Despite the losing and shifting of quarterbacks, most Lions players said there was not divisiveness in the locker room -- something for which they credit then-Detroit head coach Rod Marinelli. But the losing was the dominant theme of the season: Detroit finished last in the league in total defense (404.4 yards per game) and No. 30 in total offense (268.3 yards per game).

"You're always optimistic going in," Colletto said. "But it's just, you look at the statistics at the end of the season, it shows you where you're at, and defensively we were at the bottom of the league and offensively we were a couple places higher than that.

"The next year, they change all the coaches, and it's about the same, so we weren't very good. That's all there was to it."

It's a legacy that lingers. Some players from that team choose not to think about what happened that season. Others use it intermittently in their careers. Every year, 0-16 comes up at some point.

In 2015, Fisher couldn't help but think of it over and over again. He became a rarity -- he had a winless season as an NFL player and then one as a coach in college. UCF went 0-12 in 2015 and had a midseason coaching change.

Fisher used his experience in 2008 to figure out ways to keep his UCF players -- and himself -- motivated. He had been through it before. And he went with the same attitude he had with the Lions.

"I'm like, 'Damn, man, this is the second time I've been through this in my life.

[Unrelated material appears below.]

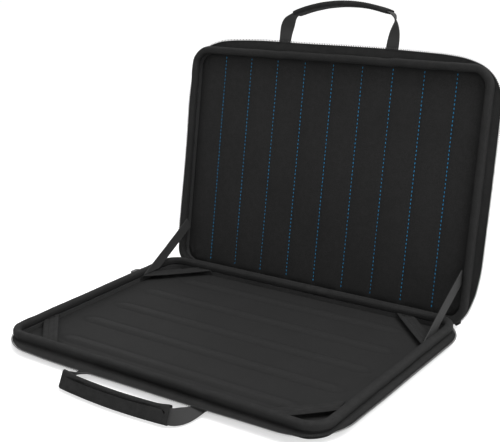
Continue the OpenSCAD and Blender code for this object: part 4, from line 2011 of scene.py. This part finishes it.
@dataclass
class BaseHandle(Handle):
    """Base handle, lying out over the floor in front of the case."""

    reach: float = 37.8
    tilt: float = 24.0
    shift: float = -3.0
    sleeve_len: float = 118.5
    bow: float = 3.2
    waist: float = 0.92
    flare: float = 0.8

    @property
    def upright(self) -> Vector:
        """Width direction of the sleeve."""
        return Vector((0, math.sin(math.radians(self.tilt)), math.cos(math.radians(self.tilt))))

    def tip(self, side: int) -> tuple[Vector, Vector]:
        """Middle of one end of the sleeve, and the way back from it along the webbing.

        Args:
            side: -1 on the left and 1 on the right.

        Returns:
            The two of them.
        """
        turn = math.radians(self.tilt)
        z = 0.3 + math.cos(turn) * self.sleeve_w / 2 + math.sin(turn) * self.sleeve_t / 2
        end = Vector((self.shift + side * self.sleeve_len / 2, -CASE.rim_d / 2 - self.reach, z))
        return end, Vector((side * 8, 0, 0))

    def run(self) -> list[Station]:
        """Stations along the sleeve, from left to right."""
        left, right = self.tip(-1)[0], self.tip(1)[0]
        stations = []
        for i in range(self.run_steps + 1):
            share = i / self.run_steps
            bow = Vector((0, -self.bow * math.sin(math.pi * share), 0))
            stations.append(Station(left.lerp(right, share) + bow, right - left, self.upright))
        return stations


@dataclass
class LidHandle(Handle):
    """Lid handle, standing off the lid's free edge with an arched sleeve."""

    reach: float = 46.0
    arch: float = 9.0
    sleeve_len: float = 108.0
    shift: float = 3.0
    skew: float = 2.7
    leg_out: float = 24.0
    late: float = 3.0

    @property
    def upright(self) -> Vector:
        """Width direction of the sleeve."""
        return -UP

    @property
    def radius(self) -> float:
        """Radius of the arch."""
        return ((self.sleeve_len / 2) ** 2 + self.arch**2) / (2 * self.arch)

    def skewed(self, x: float, y: float) -> Vector:
        """Turns a direction by the handle's skew.

        Args:
            x: Its part along the lid's edge.
            y: Its part towards the hinge.

        Returns:
            The turned direction.
        """
        return Matrix.Rotation(-math.radians(self.skew), 3, "Z") @ Vector((x, y, 0))

    def on_arch(self, angle: float) -> Vector:
        """Point of the arch at an angle from its middle.

        Args:
            angle: The angle in radians.

        Returns:
            The point.
        """
        foot = Vector((self.shift, -CASE.rim_d / 2 - self.reach, CASE.handle_z))
        return foot + self.skewed(
            self.radius * math.sin(angle), self.radius - self.arch - self.radius * math.cos(angle),
        )

    @property
    def half_angle(self) -> float:
        """Half the arch's angle."""
        return math.asin(self.sleeve_len / 2 / self.radius)

    def run(self) -> list[Station]:
        """Stations along the sleeve, from left to right."""
        stations = []
        for i in range(self.run_steps + 1):
            angle = self.half_angle * (2 * i / self.run_steps - 1)
            ahead = self.skewed(math.cos(angle), math.sin(angle))
            stations.append(Station(self.on_arch(angle), ahead, self.upright))
        return stations

    def tip(self, side: int) -> tuple[Vector, Vector]:
        """Middle of one end of the sleeve, and the way back from it along the webbing."""
        back = 12 * self.skewed(side * math.cos(self.half_angle), math.sin(self.half_angle))
        return self.on_arch(side * self.half_angle), back


# ---- studio ----


@dataclass
class Studio:
    """Pale floor, white surroundings, soft lamps and the photograph's camera."""

    floor_size: float = 30.0
    eye: Point = (0.5194, -0.6770, 0.3832)
    azimuth: float = 36.129
    elevation: float = 17.286
    roll: float = -1.628
    lens: float = 70.87
    sensor: float = 36.0
    ambient: float = 0.44
    floor_shade: float = 0.86
    floor_glow: float = 0.6

    def backdrop(self) -> None:
        """Whitens what the camera, gloss and glass see; plain ambient light otherwise."""
        world = bpy.data.worlds.new("studio")
        bpy.context.scene.world = world
        desk = NodeDesk(world, "Background")
        desk.shader.inputs["Color"].default_value = (1, 1, 1, 1)
        path = desk.tree.nodes.new("ShaderNodeLightPath")
        seen = desk.math("MAXIMUM", path.outputs["Is Camera Ray"], path.outputs["Is Glossy Ray"])
        seen = desk.math("MAXIMUM", seen, path.outputs["Is Transmission Ray"])
        strength = desk.math("ADD", desk.math("MULTIPLY", seen, 1 - self.ambient), self.ambient)
        desk.link(strength, desk.shader.inputs["Strength"])

    def floor(self) -> None:
        """Lays the floor."""
        bm = bmesh.new()
        bmesh.ops.create_grid(bm, x_segments=1, y_segments=1, size=self.floor_size / 2)
        mesh = bpy.data.meshes.new("floor")
        bm.to_mesh(mesh)
        bm.free()
        material = bpy.data.materials.new("floor_paper")
        desk = NodeDesk(material)
        desk.shader.inputs["Base Color"].default_value = (*[self.floor_shade] * 3, 1)
        desk.shader.inputs["Roughness"].default_value = 0.9
        desk.shader.inputs["Specular IOR Level"].default_value = 0.1
        desk.shader.inputs["Emission Color"].default_value = (1, 1, 1, 1)
        path = desk.tree.nodes.new("ShaderNodeLightPath")
        glow = desk.math("MULTIPLY", path.outputs["Is Camera Ray"], self.floor_glow)
        desk.link(glow, desk.shader.inputs["Emission Strength"])
        mesh.materials.append(material)
        floor = bpy.data.objects.new("floor", mesh)
        bpy.context.scene.collection.objects.link(floor)

    def lamp(self, name: str, at: Point, aim: Point, size: float, watts: float) -> None:
        """Hangs a soft lamp.

        Args:
            name: The lamp's name.
            at: Where it hangs, in metres.
            aim: What it points at.
            size: Its width.
            watts: Its power.
        """
        data = bpy.data.lights.new(name, "AREA")
        data.size = size
        data.energy = watts
        lamp = bpy.data.objects.new(name, data)
        lamp.location = at
        lamp.rotation_euler = (Vector(aim) - Vector(at)).to_track_quat("-Z", "Y").to_euler()
        bpy.context.scene.collection.objects.link(lamp)

    def camera(self) -> None:
        """Sets up the camera at the photograph's angle."""
        azimuth, elevation, roll = (math.radians(a) for a in (self.azimuth, self.elevation, self.roll))
        back = outside_of(azimuth) * math.cos(elevation) + UP * math.sin(elevation)
        right = UP.cross(back).normalized()
        up = back.cross(right)
        turned_right = right * math.cos(roll) + up * math.sin(roll)
        turned_up = up * math.cos(roll) - right * math.sin(roll)
        data = bpy.data.cameras.new("camera")
        data.lens = self.lens
        data.sensor_width = self.sensor
        camera = bpy.data.objects.new("camera", data)
        turn = Matrix((turned_right, turned_up, back)).transposed().to_4x4()
        camera.matrix_world = Matrix.Translation(self.eye) @ turn
        bpy.context.scene.collection.objects.link(camera)
        bpy.context.scene.camera = camera

    def build(self) -> None:
        """Sets up everything that isn't the object."""
        bpy.context.scene.view_settings.view_transform = "Standard"
        self.backdrop()
        self.floor()
        self.lamp("overhead", (0.8, 0.12, 1.85), (0, 0, 0), 1.5, 33)
        self.lamp("side_fill", (1.9, -1.1, 0.9), (0, 0.1, 0.1), 1.4, 8)
        self.camera()


def dress_hidden_pieces() -> None:
    """Gives the foam and the filler cords, which stay as the CAD made them, their finish."""
    for name in ("base_foam", "lid_foam", "base_rim_cord", "lid_rim_cord"):
        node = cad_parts[name]
        node.data.materials.clear()
        node.data.materials.append(FOAM.material())


def main() -> None:
    """Builds the case, one sub-assembly after another, and the studio round it."""
    logging.basicConfig(level=logging.INFO, format="%(name)s %(message)s", stream=sys.stdout)
    Studio().build()
    for half in Half:
        MouldedShell(half).build()
        RimBinding(half).build()
        SideLining(half).build()
        ZipHalf(half).build()
    BasePanel().build()
    LidPanel().build()
    for side_y, row in ((-1, "front"), (1, "back")):
        for side_x, column in ((-1, "left"), (1, "right")):
            CornerElastic(f"elastic_{row}_{column}", side_x, side_y).build()
    HingeCloth().build()
    for side in (-1, 1):
        SideStay(side).build()
    BaseHandle("base_handle", Half.BASE.place).build()
    LidHandle("lid_handle", Half.LID.place).build()
    ZipSlider().build()
    dress_hidden_pieces()


if __name__ == "__main__":
    main()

What's the odds on that, man?'" Fisher said. "Like the [Conor] McGregor fight. Same odds, man. I'm like, shoot, man.

"I already knew how it goes. This thing is going to blow up, and everybody's out of here. So not putting bad film out, and I'm playing for the last name on the back of that jersey and make sure I don't put bad film out and make sure I do my best."

It's often how players approach preseason in the NFL, because in reality, that's the only thing that matters in preseason: whether a player is good enough to make a team or whether he can stick in the NFL or not.